You are probably still doing a lot of reading out loud, and there is plenty of oral narration continuing. The oral narrations can begin to extend beyond a strict retelling and include original thoughts, conclusions, and evaluations of the lesson material.
You can still effectively use lapbooks for narration. You will probably want to begin some notebooking at this stage too.
Sample Fifth Grade Written Narrations
Narrating for Middle School Grades 6-8
During middle school years, encourage your child to move more and more to written narrations. Require written narrations more often and in greater length.
More than likely, your child will outgrow lapbooks and move into notebooking. The notebooking can still include creative elements such as drawings, graphic organizers, timelines, and interviews. But the narrations become more and more text based with written words becoming the primary way of communicating ideas.
Oral narrations are still used. These are great time savers compared to written narrations and enable you to quickly check for understanding.
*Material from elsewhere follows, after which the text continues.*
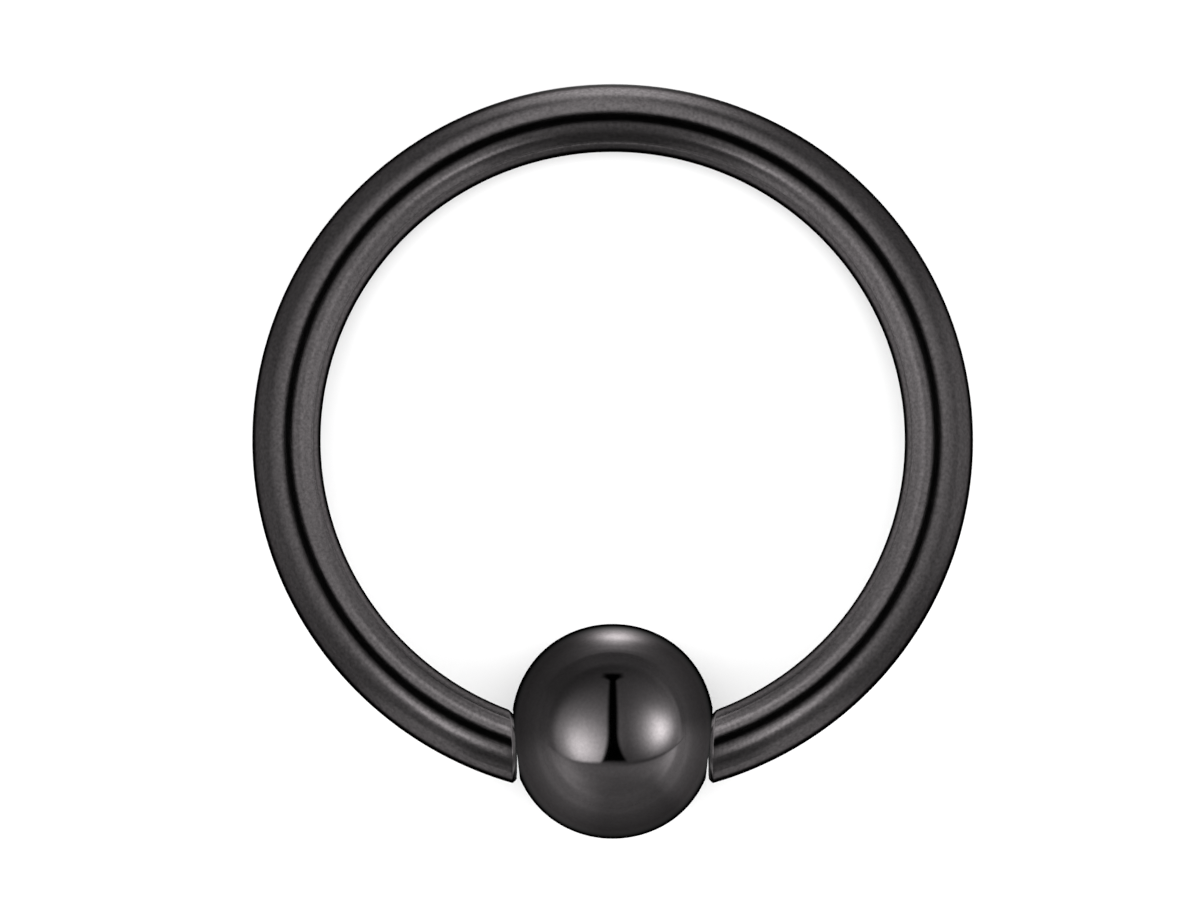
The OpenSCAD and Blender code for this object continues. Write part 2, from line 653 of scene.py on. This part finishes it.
def around(tree, x, y, level, lobes, share=1.0):
    """The light low down round the table: a level, and a share of the lobes.

    Each lobe is the bearing that it shines from, the cosine at its edge, and a brightness.
    """
    reach = sum_up(tree, "MAXIMUM", distance(tree, x, y), NOT_ZERO)
    east = sum_up(tree, "DIVIDE", x, reach)
    north = sum_up(tree, "DIVIDE", y, reach)
    extra = 0.0
    for bearing, edge, brightness in lobes:
        toward = sum_up(tree, "MULTIPLY", east, math.cos(math.radians(bearing)))
        toward = sum_up(tree, "MULTIPLY_ADD", north, math.sin(math.radians(bearing)), toward)
        extra = sum_up(tree, "MULTIPLY_ADD", soft_step(tree, toward, edge, 1.0), brightness, extra)
    return sum_up(tree, "MULTIPLY_ADD", extra, share, level)


def over(tree, x, y, centre, height):
    """A place on a ceiling as the tangents of its angles from straight up."""
    east = sum_up(tree, "DIVIDE", sum_up(tree, "SUBTRACT", x, centre[0]), height)
    north = sum_up(tree, "DIVIDE", sum_up(tree, "SUBTRACT", y, centre[1]), height)
    return east, north, distance(tree, east, north)


def down_to_wall(tree, off, level):
    """A ceiling's light, which ends where the wall's begins."""
    return sum_up(tree, "MULTIPLY", level, soft_step(tree, off, WALL_FULL, WALL_START))


def change(tree, share, start, end):
    """A level that goes from one to another as a share goes from 0 to 1."""
    return sum_up(tree, "MULTIPLY_ADD", sum_up(tree, "SUBTRACT", end, start), share, start)


# How high the lamps are, and how far the ground reaches, in millimetres. A ceiling reaches out to
# so many times its height.
CEILING_REACH = 150.0
WIRE_CEILING_HEIGHT = 50.0
BEAD_CEILING_HEIGHT = 60.0
GROUND_REACH = 800.0
GROUND_HEIGHT = 0.05

# Where the wall of low light takes over from the ceilings, as tangents from straight up
WALL_START = 100.0
WALL_FULL = 145.0

# The sine of the small angle below the horizon at which the wall ends
WALL_BOTTOM = -0.003


# The wire's lamps

# In each list of glows, here and for the bead, a row is a centre, a half size and a brightness.
# A brightness below 0 makes a shade. In a pair for a soft step, 0 ends at the first and 1 begins
# at the second.

# The low light round the wire, with bearings in degrees
WIRE_LOW_LIGHT = 1.0
WIRE_LOBES = [
    (8, 0.86, 1.0),
    (180, 0.9, 0.3),
    (-60, 0.93, 1.4),
    (-120, 0.93, 1.4)]

# The ceiling over the wire, in tangents from straight up
WIRE_OVERHEAD = 0.9
WIRE_OVERHEAD_END = (1.0, 3.5)
WIRE_OVERHEAD_GLOWS = [
    ((0, 0.35), (1.35, 1.05), 2.2),
    ((-0.42, -0.45), (0.17, 0.2), 1.5),
    ((0.42, -0.45), (0.17, 0.2), 0.8),
    ((-0.05, 1.9), (0.36, 1.5), 2.6)]
HOLE_HALF_WIDTH = 0.41
HOLE_LEAST_WIDTH = 0.1
HOLE_NARROWING = -0.32
HOLE_CENTRE = (-0.03, 0.17)
HOLE_SIZE = (1, 0.33)
HOLE_EDGE = (0.6, 1.5)
WEDGE_HALF_WIDTH = 0.1
WEDGE_WIDENING = -0.55
WEDGE_SOFTNESS = 0.15
WEDGE_DIMMING = -0.5

# The ground round the wire, in millimetres
RAISED_FOOT = 0.45
OUTER_FOOT = (1.6, 2.9)
INNER_FOOT = (1.4, 2.4)
BEYOND_GLOWS = [((0, 11.4), (3.4, 1.4), 7.0)]
POOL_LIGHT = 3.2
POOL_GLOWS = [
    ((0, 6.2), (3.0, 4.2), -2.0),
    ((0, 1.8), (1.4, 4.0), -1.1)]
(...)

Sample Sixth Grade Written Narrations
Narrating for High School Grades 9-12
Narrations are primarily written. I’m not at this stage yet, so I encourage you to visit Barb over at Harmony Fine Arts. She has some excellent posts on narrations for high schoolers. From what I’ve seen, high school narrations are going to become more in-depth, longer, and more polished, often becoming full-blown compositions.
The skill of narrating becomes the foundation for writing which is one of the primary goals of a high school education.
Notes
These transitions are gradual. On the first day of a new school year, you don’t suddenly demand something drastically different from what you ended the previous year with. Instead, you add a little more length to the reading assignment to be narrated, you require a little bit more from the narration, or you increase the number of written narrations in a week or in a day.
If you have a sixth grader who is still in the 3rd-5th grade category as I’ve outlined it, don’t panic. Just be deliberate about expecting a tad more each month until you are where you need to be. And only you can decide where “need to be” is. My outline may not fit your child. My friend Barb has a post with a similar topic as this one. Read her outline of narration expectations at A System of Narration.
Read More
Part 2 of the Narration Series: From Oral to Written
Barb-Harmony Art Mom says
Great post and I love your images. I am going to link to this post soon because it does shows your family’s narration progression so well. Thanks for sharing your experiences with all of us readers.
Ticia says
Great post and a good summary. I often will write down my kids’ narrations at this point because that gives me a record of what they’ve done. Sometimes I will then have them copy what they’ve written.
Chris says
these are great tips! i will link up to this page on my post today 🙂 hope it is okay!
Shannon says
Wow! Thanks. That is just the information I’ve been looking for. Thanks for including pictures with examples as well.
Mindful Drawing says
Jimmie, you are homeschooling us, homeschoolers, so well! 🙂
Many thanks for your advice.
Paula
Amy says
Thanks so much, Jimmie! I really respect your expertise, and this is something that I’ve been thinking a lot about. My dds are going into 2nd grade and K, and I am feeling sort of unmoored as far as expectations go. I appreciate this!